11 Böylece antlaşma o gün bozuldu. Beni gözleyen sürünün ezilenleri RAB'bin sözünün yerine geldiğini anladılar.
Et cette alliance fut rendue vaine en ce jour-là, et les pauvres du troupeau qui me gardent fidélité ont reconnu que c’était la parole du Seigneur.
12 Onlara, “Uygun görürseniz ücretimi ödeyin, yoksa boş verin” dedim. Onlar da ücret olarak bana otuz gümüş verdiler.
Et je leur dis: Si cela est bon à vos yeux, apportez-moi ma récompense; et sinon, demeurez en repos. Et ils pesèrent ma récompense, trente pièces d’argent.
13 RAB bana, “Çömlekçiye at” dedi. Böylece bana biçtikleri yüksek değerin karşılığı olan otuz gümüşü alıp RAB'bin Tapınağı'ndaki çömlekçiye attım.
Et le Seigneur me dit: Jette au statuaire ce prix magnifique auquel j’ai été évalué par eux. Et je pris les trente pièces d’argent, et je les jetai dans la maison du Seigneur au statuaire.
14 Sonra Yahuda ile İsrail arasındaki kardeşliği bozmak için “Birlik” adındaki öteki değneğimi kırdım.
Et je brisai ma seconde houlette qui s’appelait Cordelette, afin de détruire la fraternité entre Juda et Israël.

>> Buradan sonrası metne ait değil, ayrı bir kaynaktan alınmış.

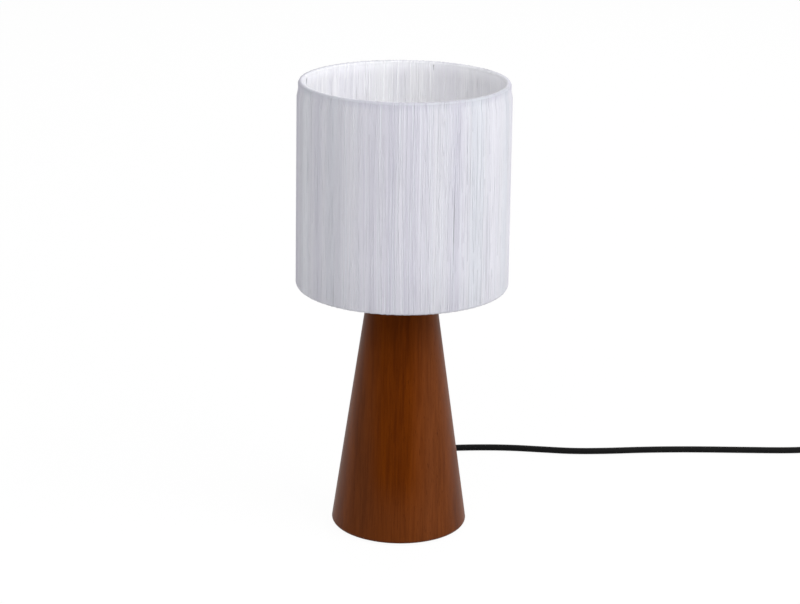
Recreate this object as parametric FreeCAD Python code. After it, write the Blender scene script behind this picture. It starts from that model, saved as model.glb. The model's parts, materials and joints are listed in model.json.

15 RAB bana, “Sen yine akılsız bir çoban gibi donat kendini” dedi,
Et le Seigneur me dit: Prends encore les instruments d’un pasteur insensé.
16 “Ülkeye öyle bir çoban atayacağım ki, yitiklere bakmayacak, dağılmışları aramayacak, yaralıları iyileştirmeyecek, sağlamları beslemeyecek. Ancak semiz koyunların etini yiyecek, tırnaklarını koparacak.
Parce que voici que moi, je susciterai sur la terre un pasteur qui ne visitera pas la brebis abandonnée, ne recherchera pas l’égarée, et ne guérira pas la blessée, et ne nourrira pas celle qui se tient ferme sur ses pieds, mais mangera les chairs des grasses, et brisera leurs sabots.
17 “Sürüyü terk eden değersiz çobanın vay haline! Kılıç kolunu ve sağ gözünü vursun! Kolu tamamen kurusun, Sağ gözü kör olsun!”
Ô pasteur et idole, qui abandonne le troupeau; un glaive tombera sur son bras et sur son œil droit; son bras sera entièrement desséché; et son œil droit sera tout couvert de ténèbres.